For all his temper, Payne continued to improve during the season, and dominated opponents. He scored 34 points in one game against Georgia Bulldogs, and 39 against LSU. The future looked bright for Payne after he scored 30 points against Auburn, in a game that clinched the Southeastern Conference regular season title for Kentucky.

During the summer however, Payne experienced a variety of troubles. In August, a police officer cited him for speeding in his new Cadillac. The car was registered to a Pennsylvania auto dealer; it was rumored that teams from the NBA and American Basketball Association were coveting Payne and that the car was a gift from the Pittsburgh Condors of the latter league to apply for the ABA draft. Payne also had nine hours of incomplete grades that needed to be made up before he could return to Kentucky.

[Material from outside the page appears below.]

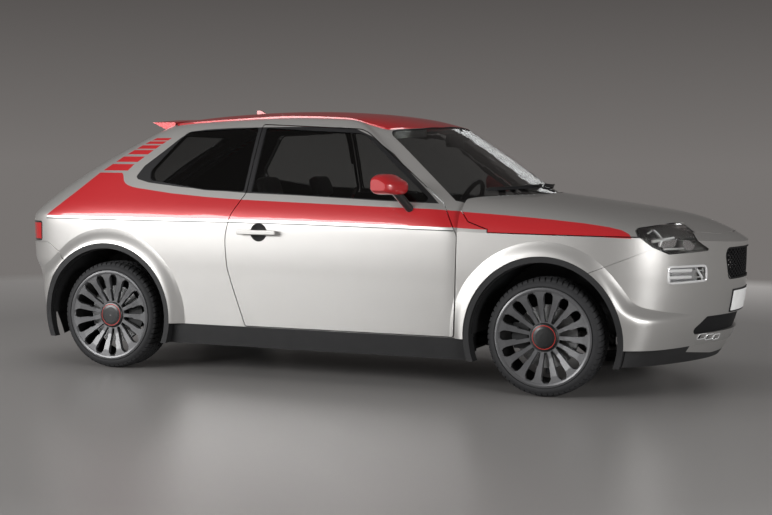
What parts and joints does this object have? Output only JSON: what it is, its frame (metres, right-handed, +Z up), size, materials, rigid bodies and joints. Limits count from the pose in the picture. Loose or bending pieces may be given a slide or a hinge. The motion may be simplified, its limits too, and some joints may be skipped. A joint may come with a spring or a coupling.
{
  "type": "rally hatchback car",
  "caption": "Compact three-door rally hatchback with steered front wheels, side doors, opening bonnet and tailgate.",
  "frame": {"origin": "on the ground, midway along the length and width", "axes": "+X to the nose, +Y to the car's left, +Z up"},
  "size_m": [4.0721, 2.04, 1.4691],
  "materials": {
    "silver_paint": "gloss metallic",
    "red_paint": "gloss",
    "underbody_paint": "satin",
    "black_trim": "grained",
    "tinted_glass": "tinted",
    "clear_lens": "clear",
    "lamp_chrome": "polished",
    "red_lens": "gloss",
    "grille_mesh": "gloss",
    "wheel_paint": "satin",
    "tyre_rubber": "matte",
    "brake_iron": "turned",
    "axle_iron": "painted",
    "engine_alloy": "cast",
    "seat_fabric": "woven",
    "cabin_plastic": "grained",
    "rim_leather": "smooth"
  },
  "bodies": {
    "chassis": {"floor_pan": "underbody_paint", "roof_panel": "red_paint", "front_bumper": "silver_paint", "rear_bumper": "silver_paint", "front_splitter": "black_trim", "rear_valance": "black_trim", "side_cladding": "black_trim", "wheel_liners": "black_trim", "grille": "grille_mesh", "headlamp_housings": "lamp_chrome", "headlamp_lenses": "clear_lens", "fog_lamps": "lamp_chrome", "tail_lamps": "red_lens", "windscreen": "tinted_glass", "quarter_windows": "tinted_glass", "cowl": "black_trim", "dashboard": "cabin_plastic", "front_seats": "seat_fabric", "rear_bench": "seat_fabric", "engine_block": "engine_alloy", "front_subframe": "axle_iron", "rear_axle": "axle_iron", "side_frame_left": "silver_paint", "side_frame_right": "silver_paint", "front_wing_left": "silver_paint", "front_wing_right": "silver_paint"},
    "bonnet": {"bonnet_panel": "silver_paint"},
    "tailgate": {"tailgate_shell": "silver_paint", "rear_screen": "tinted_glass", "rear_spoiler": "red_paint"},
    "steering_wheel": {"steering_wheel": "rim_leather"},
    "door_left": {"door_shell_left": "silver_paint", "door_glass_left": "tinted_glass", "mirror_left": "red_paint", "door_handle_left": "silver_paint"},
    "knuckle_left": {"knuckle_left": "axle_iron"},
    "door_right": {"door_shell_right": "silver_paint", "door_glass_right": "tinted_glass", "mirror_right": "red_paint", "door_handle_right": "silver_paint"},
    "knuckle_right": {"knuckle_right": "axle_iron"},
    "wheel_front_left": {"tyre_front_left": "tyre_rubber", "rim_front_left": "wheel_paint", "disc_front_left": "brake_iron"},
    "wheel_front_right": {"tyre_front_right": "tyre_rubber", "rim_front_right": "wheel_paint", "disc_front_right": "brake_iron"},
    "wheel_rear_left": {"tyre_rear_left": "tyre_rubber", "rim_rear_left": "wheel_paint", "disc_rear_left": "brake_iron"},
    "wheel_rear_right": {"tyre_rear_right": "tyre_rubber", "rim_rear_right": "wheel_paint", "disc_rear_right": "brake_iron"}
  },
  "joints": [
    {"name": "door_left", "type": "hinge", "parent": "chassis", "child": "door_left", "pos_m": [0.718, 0.857, 0.54], "axis": [0, 0, -1], "range_deg": [0, 65]},
    {"name": "door_right", "type": "hinge", "parent": "chassis", "child": "door_right", "pos_m": [0.718, -0.857, 0.54], "axis": [0, 0, 1], "range_deg": [0, 65]},
    {"name": "bonnet", "type": "hinge", "parent": "chassis", "child": "bonnet", "pos_m": [0.715, 0, 1], "axis": [0, -1, 0], "range_deg": [0, 50]},
    {"name": "tailgate", "type": "hinge", "parent": "chassis", "child": "tailgate", "pos_m": [-1.0894, 0, 1.417], "axis": [0, 1, 0], "range_deg": [0, 75]},
    {"name": "steer_left", "type": "hinge", "parent": "chassis", "child": "knuckle_left", "pos_m": [1.17, 0.7175, 0.3005], "axis": [0, 0, 1], "range_deg": [-32, 32]},
    {"name": "steer_right", "type": "hinge", "parent": "chassis", "child": "knuckle_right", "pos_m": [1.17, -0.7175, 0.3005], "axis": [0, 0, 1], "range_deg": [-32, 32]},
    {"name": "steering_wheel", "type": "hinge", "parent": "chassis", "child": "steering_wheel", "pos_m": [0.3692, 0.35, 0.89502], "axis": [-0.9135, 0, 0.4067], "range_deg": [-480, 480]},
    {"name": "roll_front_left", "type": "hinge", "parent": "knuckle_left", "child": "wheel_front_left", "pos_m": [1.17, 0.7175, 0.3005], "axis": [0, 1, 0], "continuous": true},
    {"name": "roll_front_right", "type": "hinge", "parent": "knuckle_right", "child": "wheel_front_right", "pos_m": [1.17, -0.7175, 0.3005], "axis": [0, 1, 0], "continuous": true},
    {"name": "roll_rear_left", "type": "hinge", "parent": "chassis", "child": "wheel_rear_left", "pos_m": [-1.35, 0.7175, 0.3005], "axis": [0, 1, 0], "continuous": true},
    {"name": "roll_rear_right", "type": "hinge", "parent": "chassis", "child": "wheel_rear_right", "pos_m": [-1.35, -0.7175, 0.3005], "axis": [0, 1, 0], "continuous": true}
  ],
  "couplings": [
    {"joint": "steer_right", "follows": "steer_left", "ratio": 1},
    {"joint": "steering_wheel", "follows": "steer_left", "ratio": 15}
  ]
}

With the slim likelihood of being eligible to play the following season, Payne left Kentucky and joined thirteen other underclassmen in the NBA's first-ever supplemental draft.

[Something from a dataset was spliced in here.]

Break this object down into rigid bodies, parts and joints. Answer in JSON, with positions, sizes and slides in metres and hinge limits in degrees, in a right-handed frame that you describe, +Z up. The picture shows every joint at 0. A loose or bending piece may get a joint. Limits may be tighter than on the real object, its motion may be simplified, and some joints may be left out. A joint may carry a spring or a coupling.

==Professional basketball==
Payne was drafted by the Atlanta Hawks and, during the 1971–1972 season, averaged 4.1 points in 29 games.

==Career statistics==

===NBA===
Source

====Regular season====

| Year | Team | GP | MPG | FG% | FT% | RPG | APG | PPG |
|---|---|---|---|---|---|---|---|---|
| 1971–72 | Atlanta | 29 | 7.8 | .437 | .630 | 2.4 | .5 | 4.1 |

====Playoffs====

| Year | Team | GP | MPG | FG% | FT% | RPG | APG | PPG |
|---|---|---|---|---|---|---|---|---|
| 1972 | Atlanta | 1 | 5.0 | 1.000 | .400 | 4.0 | .0 | 4.0 |

== Professional boxing record ==

2 Wins (2 knockouts), 2 Losses
| Res. | Record | Opponent | Type | Rd., Time | Date | Location | Notes |
| Loss | 2-2 | USA Randy Davis | KO | 1 (6) | 1985/06/06 | USA El Cortez Hotel, San Diego, California, USA | |
| Win | 2-1 | USA Richie Montes | TKO | 1 (6) | 1985/02/21 | USA El Cortez Hotel, San Diego, California, USA | |
| Loss | 1-1 | USA Ricky Reese | KO | 1 (6) | 1984/08/27 | USA Forum, Inglewood, California, USA | |
| Win | 1-0 | USA Victor Serrano | KO | 4 (4) | 1984/06/23 | USA Olympic Auditorium, Los Angeles, California, USA | |

2 Wins (2 knockouts), 2 Losses
| Res. | Record | Opponent | Type | Rd., Time | Date | Location | Notes |
| Loss | 2-2 | Randy Davis | KO | 1 (6) | 1985/06/06 | El Cortez Hotel, San Diego, California, USA |  |
| Win | 2-1 | Richie Montes | TKO | 1 (6) | 1985/02/21 | El Cortez Hotel, San Diego, California, USA |  |
| Loss | 1-1 | Ricky Reese | KO | 1 (6) | 1984/08/27 | Forum, Inglewood, California, USA |  |
| Win | 1-0 | Victor Serrano | KO | 4 (4) | 1984/06/23 | Olympic Auditorium, Los Angeles, California, USA |  |

==Legal issues==
In 1972, Payne was convicted of raping a woman and served five years in a Georgia prison. After completing his sentence in Georgia, Payne served six years in a Kentucky prison on separate rape charges before being paroled in 1983. However, Payne was again convicted of rape in 1986, this time in California. Payne was paroled in California in 2000, only to return to prison in Kentucky for a parole violation. Payne was paroled in January 2019. Payne said in a 2015 interview with WHAS-TV that he regretted his past behavior and was reformed.